Monday, June 30, 2008

Freedom

Written at DYWC '08; About, once again, use your imagination... hah.

I dont know if it was the day I bled for my sins,
crumpled in the shower
with the water beading down my knees and back
But somehow I fell from my tower.
What I thought once was steady turned to be only made of sand
and melted into the ocean, each droplet like a hand pulling me away.
So today is the day
I throw up my hands
because life is subtle, yet sweet.
and you, my dear, have closed the gates and locked me out.
But I have found another route to enlightment.
You threw away the keys
but I chistled my way out from the confines of you.
and every road I swept, feet dragging, hands worn
lead me to another set of astray keys,
another barrier in which I lost myself.
I have freed my mind from a mass jumble of vacant words and disunited promises.
And I am renewed.

Saturday, June 28, 2008

Child Prostitute

Written summer of '07 during DYWC, after playing a child prostitute in my school's musical, 'Runaways.'

She turns her back to the light
and faces the shadows demons that persure her.
Her features glisten with the fear that buys her
and her innocence a buisness card exposed for the city to see.
Legs open at one, close at six.
They hold her against the hard linoleom and whisper "child, the lord won't mind."
and she doesn't quiver, though she knows it's wrong.
It is city life and it is a sin.
It is back alleys and it is a life.
And the whispers of fear, the chill up the spine
give ill way to what it means to hold the title.
and she is running and she is falling.
Tumbling down, tumbling down.
and with the flick of an unharmed eye she is beckoned to perform once again.
Legs open at one house, close at latter dawn.
She walks as if prey to the world, through lonely men and truck drivers.
It is city life and it is a sin.
It is back buildings, but it is a life.
She is running and she is crashing.
Ring around the rosey,
all fall down.

Circle

Written in spring of '08. About... GUESS WHO? Hah.

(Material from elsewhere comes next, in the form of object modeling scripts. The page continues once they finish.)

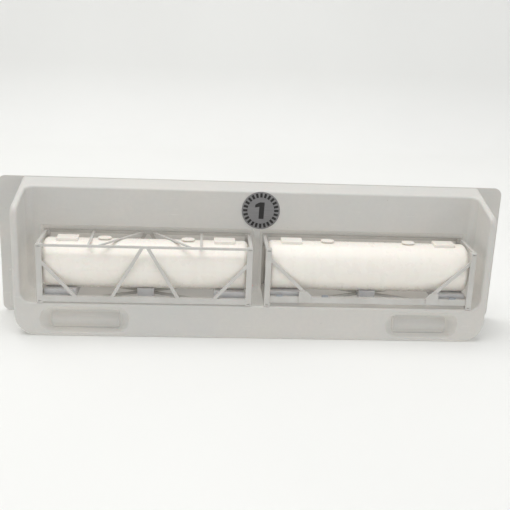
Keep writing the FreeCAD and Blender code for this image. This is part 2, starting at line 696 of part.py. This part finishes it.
def right_container():
    """The right container has an open front top, side gussets and latches."""
    pieces = shared_pieces(RIGHT)
    pieces["rail_latches"] = rail_latches(RIGHT)
    for side, end in ((-1, "a"), (1, "b")):
        gusset = side_gusset(RIGHT, side)
        pieces["front_gusset_" + end] = gusset
        pieces["rear_gusset_" + end] = mirrored_in_y(gusset)
    return pieces


def placed(pieces, name, side):
    """Names a container's pieces after its place, and moves them into the tray."""
    move = vector(BOX_SHIFT + side * BOX_CENTRE, FRONT_Y, LEDGE_HEIGHT + RUNNING_GAP)
    moved = {}
    for piece, shape in pieces.items():
        shape.translate(move)
        moved[name + "_" + piece] = shape
    return moved


def build():
    parts = {"tray_shell": tray_shell(), "number_disc": number_disc()}
    parts.update(placed(left_container(), "left", -1))
    parts.update(placed(right_container(), "right", 1))
    return parts


os.makedirs("parts", exist_ok=True)
for node, solid in build().items():
    solid.exportStep("parts/" + node + ".step")
    print(node, len(solid.Solids), solid.isValid(), round(solid.Volume, 2))
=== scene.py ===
import math

import bmesh
import bpy
from mathutils import Matrix, Vector


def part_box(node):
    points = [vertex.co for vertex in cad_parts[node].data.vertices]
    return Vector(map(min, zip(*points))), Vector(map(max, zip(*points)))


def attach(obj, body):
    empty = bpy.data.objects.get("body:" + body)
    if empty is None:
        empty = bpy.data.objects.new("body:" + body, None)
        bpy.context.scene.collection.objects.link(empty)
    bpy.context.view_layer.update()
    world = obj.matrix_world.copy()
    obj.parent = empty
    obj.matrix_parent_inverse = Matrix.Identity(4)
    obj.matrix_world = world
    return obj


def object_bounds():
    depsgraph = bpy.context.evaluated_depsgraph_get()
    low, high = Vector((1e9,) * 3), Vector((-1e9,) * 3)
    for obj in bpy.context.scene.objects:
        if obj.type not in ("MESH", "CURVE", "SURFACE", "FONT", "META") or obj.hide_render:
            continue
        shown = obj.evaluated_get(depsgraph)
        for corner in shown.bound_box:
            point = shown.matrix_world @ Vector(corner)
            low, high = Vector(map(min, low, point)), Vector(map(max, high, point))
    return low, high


# Looks for the display tray with two model tank containers. The object is made of moulded and
# formed plastics, so most of the work is in their surfaces: sheet that waves a little, smooth
# gloss with faint flow lines, and edges softened as moulded edges are. Metres throughout.
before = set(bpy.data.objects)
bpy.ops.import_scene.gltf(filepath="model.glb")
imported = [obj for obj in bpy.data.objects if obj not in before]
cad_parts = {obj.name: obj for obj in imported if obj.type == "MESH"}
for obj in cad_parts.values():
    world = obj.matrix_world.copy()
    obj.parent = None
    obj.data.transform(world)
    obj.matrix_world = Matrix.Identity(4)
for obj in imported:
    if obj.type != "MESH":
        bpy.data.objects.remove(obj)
cad_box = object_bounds()

MM = 0.001

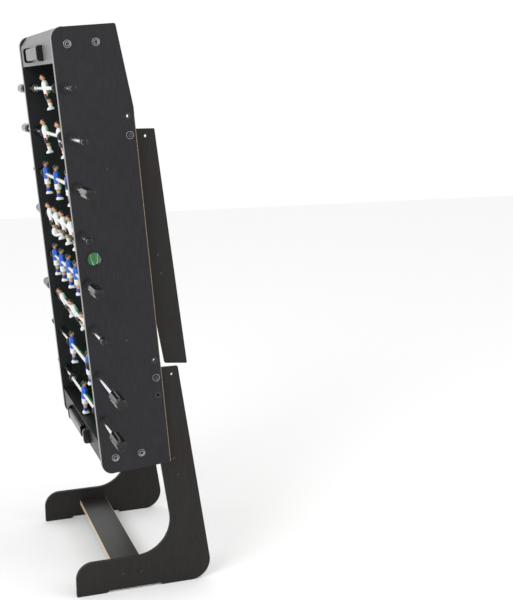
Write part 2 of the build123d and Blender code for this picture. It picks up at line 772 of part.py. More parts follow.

oh we've exchanged so many words,
but its as if none have been spoken at all.
and i shut my eyes and lick my lips
as if something might escape from them
but ive run dry.
and this circle that we've drawn around ourselves is closing in to suffocate
this circle of unevoked emotion and tolerance from being free
sometimes the fastest way to get there is to go slow
but sometimes if you want to be free you've got to let go.
and you've dropped the rope, projecting me into that black abyss
that circle
that place of emotional tendancies
where all i can do is slide against the walls
and go round and round with myself, hoping for that spark of light
because circles have no end no beginning.
no rigid places for you to crawl into and wait.
wait for that spark of light. from you.
you have reached the end of our circle and closed it off with 'goodnight.'
and sometimes the fastest way to get there is to go slow
but sometimes if you want to be free you've got to hurt.
A retreat to red hair won't sooth your soul
and when you come back to rediscover me
i will have already left for nirvana.
I dont not wish for bon voyage, but an ending to our circle.
I have ran and i have crashed, falling down falling down.
and despite all barriers, you're here in spite when i close my eyes to dream at night
and my dreams continue
continue in a circle.

Unconditional

Written spring of '08; about a best friend of mine.

Unconditional
No one will know if it is the love I give or the pain you feel
but it is endless.
Endless in a world of ignorance and medical undertakings.
The scars on your arm bruise my heart
and each day I look upon the past
the past that has turned my tomorrows and changed them into yesterdays.
We are lost.
Lost on this abyssmal map with no true lines or keys.
It is you who has ventured away, away from the pack.
As I watch from afar, unconditionally.
When you need directions, I'll be your guide.
But please, return home safe.
Your a star who has died, but the light has not yet reached the earth.
and each night I gaze upon and make a wish
because you are the first star I see in the sky,
the only one.
You are my wish, my return home safe and sound.
But we are running, endlessly tossed through open arms
and those who do not wish to see below our skin.